2. The appellants challenge the jury’s verdict, first, on the ground that there is no direct evidence in the record to show that they entered the justice court with specific intent to commit larceny, which is the necessary element upon which the charge of burglary is predicated. Appellants argue that there was no breaking into the building because the building has not been locked in over 40 years. NRS 205.065 provides in part: “Every person who shall unlawfully break and enter or unlawfully enter any . . . building . . . shall be deemed to have . . . entered the same with intent to commit grand or petit larceny . . . unless such . . . unlawful entry shall be explained by testimony satisfactory to the jury to have been made without criminal intent.” (Emphasis added.) McNeeley v. State, 81 Nev. 663, 409 P.2d 135 (1965). Both defendants took the stand, and they each denied entering the building and removing the articles, although they admitted walking by the courtroom at the time they were seen by the witnesses. Apparently their testimony was rejected by the jury as an unsatisfactory explanation of their conduct, and understandably so, in light of the direct testimony of the eyewitnesses who observed the crime. Intention is manisfested by circumstances connected with the perpetration of the offense. NRS 193.200.2 The evidence in the instant case provides adequate circumstances upon which the jury could have reasonably inferred that Crane and Shaon, *687having unlawfully entered the justice court without consent, did so with the specific intent to commit larceny.

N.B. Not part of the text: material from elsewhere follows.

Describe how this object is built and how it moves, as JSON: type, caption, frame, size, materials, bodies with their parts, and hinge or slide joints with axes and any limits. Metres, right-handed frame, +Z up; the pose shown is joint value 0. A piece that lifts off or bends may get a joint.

3. The appellants next claim the trial judge committed reversible error in failing sua sponte to instruct the jury that unless the jury could find from the evidence received that the circumstantial evidence relating to the element of specific intent was wholly irreconcilable with any conclusion but that of guilt, the jury must find that such specific intent did not exist and acquit the defendants. The trial judge did give Instruction 133 and Instruction 14,4 which was all that was necessary in this case, because direct evidence, as well as circumstantial evidence, was introduced during the trial. State v. Alsup, 69 Nev. 121, 243 P.2d 256 (1952).

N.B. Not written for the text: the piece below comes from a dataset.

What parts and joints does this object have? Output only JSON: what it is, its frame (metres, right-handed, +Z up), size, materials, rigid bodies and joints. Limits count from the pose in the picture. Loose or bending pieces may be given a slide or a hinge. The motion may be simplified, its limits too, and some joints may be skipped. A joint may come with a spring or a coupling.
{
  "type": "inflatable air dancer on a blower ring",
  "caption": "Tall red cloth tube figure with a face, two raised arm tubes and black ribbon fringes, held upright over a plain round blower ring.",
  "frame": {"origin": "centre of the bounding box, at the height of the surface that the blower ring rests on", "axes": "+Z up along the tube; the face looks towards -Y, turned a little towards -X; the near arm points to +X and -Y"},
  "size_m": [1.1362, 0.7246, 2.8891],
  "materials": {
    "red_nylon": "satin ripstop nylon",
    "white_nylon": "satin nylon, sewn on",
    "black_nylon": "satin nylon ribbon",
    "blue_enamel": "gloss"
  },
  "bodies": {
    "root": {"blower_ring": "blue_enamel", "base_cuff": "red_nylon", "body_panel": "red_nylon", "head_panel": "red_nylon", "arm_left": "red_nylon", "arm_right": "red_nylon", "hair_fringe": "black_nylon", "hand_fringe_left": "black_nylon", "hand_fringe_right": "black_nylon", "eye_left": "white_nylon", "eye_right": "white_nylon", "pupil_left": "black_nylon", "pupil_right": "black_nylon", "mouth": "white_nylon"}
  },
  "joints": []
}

4. The two flags with standards and a bag containing the gold eagles all found in buildings occupied by the appellants were received in evidence. This, the appellants claim, was *688error, because the items, except one of the standards, were not positively identified as the ones taken from the justice court. As we mentioned earlier, the only item bearing a positive identification mark was one of the standards that had the Nye County metal decal inventory number on it. The witnesses did testify as to the other items that they were identical or very similar in appearance to the missing articles. This was sufficient identification to permit the exhibits into evidence. O’Brien v. State, 88 Nev. 488, 500 P.2d 693 (1972).

The remaining assignments of error concern matters to which objection was not made at trial, and the other claims of error, if error at all, cannot reasonably be deemed to have affected substantial rights. NRS 178.596 and NRS 178.598.

Appellants’ judgments of conviction are affirmed.

Zenoff, C. J., and Batjer, Thompson, and Gunderson, JJ., concur.

NRS 205.060:

“1. Every person who, either by day or night, enters any house, room apartment, tenement, shop, warehouse, store, mill, barn, stable, outhouse or other building, tent, vessel, vehicle, vehicle trailer, semitrailer or housetrailer, or railroad car, with intent to commit grand or petit larceny, or any felony, is guilty of burglary.

“2. Any person convicted of burglary shall be punished by imprisonment in the state prison for not less than 1 year nor more than 10 years.

“3. Whenever burglary is committed upon a railroad train, vehicle, vehicle trailer, semitrailer or housetrailer, in motion or in rest, in this state, and it cannot with reasonable certainty be ascertained in what county the crime was committed, the offender may be arrested and tried in any county through which the railroad train, vehicle, vehicle trailer, semitrailer or housetrailer may have run on the trip during which such burglary is committed.”

NRS 193.200:

“Intention is manifested by the circumstances connected with the perpetration of the offense, and the sound mind and discretion of the person accused.”

Instruction 13:

“There are two classes of evidence recognized and admitted in Courts of Justice, upon either of which juries may lawfully find the accused guilty of crime. One is direct or positive testimony of any eye witness to the commission of the crime, and the other is proof by testimony of a chain of circumstances pointing sufficiently strong to the commission of the crime by the defendants, and which is known as circumstantial evidence.

“Such evidence may consist of any acts, declarations or circumstances admitted in evidence tending to prove the commission of the crime.

“If you are satisfied of defendants’ guilt beyond a reasonable doubt, it matters not whether your judgment of their guilt is based upon direct and positive evidence or on indirect and circumstantial evidence, or upon both.”

Instruction 14:

“If the evidence in this case is susceptible of two constructions or interpretations, each of which appears to you to be reasonable, and one of which points to the guilt of the defendants, and the other to their innocence, it is your duty, under the law, to adopt that interpretation which will admit of the defendants’ innocence, and reject that which points to their guilt.

“You will notice that this rule applies only when both of the two possible opposing conclusions appear to you to be reasonable. If, on the other hand, one of the possible conclusions should appear to you to be reasonable and the other to be unreasonable, it would be your duty to adhere to the reasonable deduction and to reject the unreasonable, bearing in mind, however, that even if the reasonable deduction points to defendants’ guilt, the entire proof must carry the convincing force required by law to support a verdict of guilt.”